Cecilia Molinari campe un Ariodante aux sublimes piani ; remarquable tant dans la gestion des phrases longues que dans leur expressivité. La technique est agile et la rythmique bien en place. Le premier duo avec Ginevra permet de livrer un rendu aux harmonies tout en équilibre. Plus crédible scéniquement dans le désespoir de Scherza infida que dans la rage aveugle de “Preparati a morire”, elle n’en est pas moins convaincante dans ses velléités vengeresses au troisième acte.

En Ginevra, Jacquelyn Stucker déploie une tessiture lyrique portée par un timbre rond et légèrement voilé lors de son "Vezzi, lusinghe e brio", impactant légèrement la clarté de la prononciation. Son physique altier, pour ne pas dire princier, sied remarquablement au rôle et les longues phrases sont l’occasion de dévoiler une très bonne longueur de souffle, quand bien même la projection s’allège un peu trop lors de certains mouvements en fond de plateau. Par la suite, le voile se dissipe au profit d’un velours du caro particulièrement à propos dans l’interprétation des "lamenti, Il mio crudel martoro" en premier lieu.

Sabine Devieilhe campe une Dalinda aux moults superlatifs. La tessiture colorature et la diction sont particulièrement remarquées, mais c’est surtout le cristallin du timbre, l’aisance insolente des aigus ainsi que la remarquable présence scénique — en témoigne son Se tanto piace al cor, serti d’un remarquable relief des phrases musicales — qui marquent durablement l’oreille. Par moments à la limite de la friture vocale dans l’extrême grave d’un des récitatifs, le rendu, impeccable y compris dans les piani grâce aux harmoniques aigus, atteint un niveau d’excellence rarement constaté ces dernières années sur la scène du Palais Garnier.

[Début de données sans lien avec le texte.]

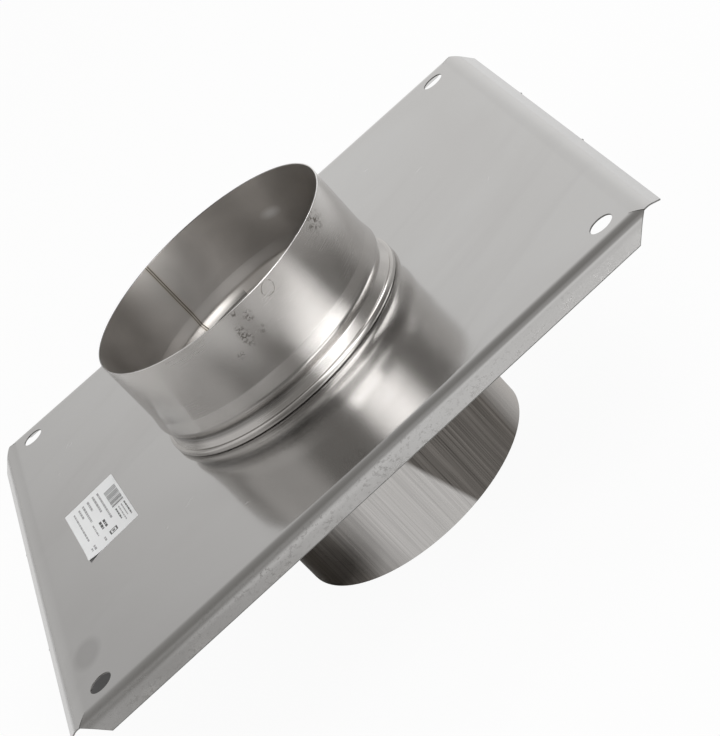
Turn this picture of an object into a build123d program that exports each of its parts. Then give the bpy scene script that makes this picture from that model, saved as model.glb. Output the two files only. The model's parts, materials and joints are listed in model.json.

Seuls vétérans de la distribution originel’e, avec l’Odoardo d’Enrico Casari, Christophe Dumeaux confère à Polinesso une truculence théâtrale ainsi qu’une projection tout à fait correcte, sauf en fin de vocalise. La largesse de timbre ainsi que l’intensité dramatique confèrent à ses arias des aspects récitatifs. Pas toujours impeccable de justesse dans certaines vocalises des plus périlleuses, la mise en place rythmique est en revanche impeccable. En roi d’Écosse, Luca Tittoto déploie un timbre clair, au cuivre mis en exergue. Les récitatifs sont particulièrement remarqués et la gestion des phrases longues est fort bonne. La projection est toujours fort bien calibrée, y compris dans l’extrême grave de l’ambitus, et la technique est bien maîtrisée, même si cette dernière vacille à une ou deux reprises en fin de phrase longue.

Finalement, Ru Charlesworth dévoile avec le personnage de Lurcanio une tessiture lyrique au vibrato intense. Le timbre, clair malgré la présence marquée du caro, est mis en valeur par une articulation impeccable. La grande douceur dans les attaques aiguës et la musicalité, y compris dans les phrases longues, sont particulièrement appréciées.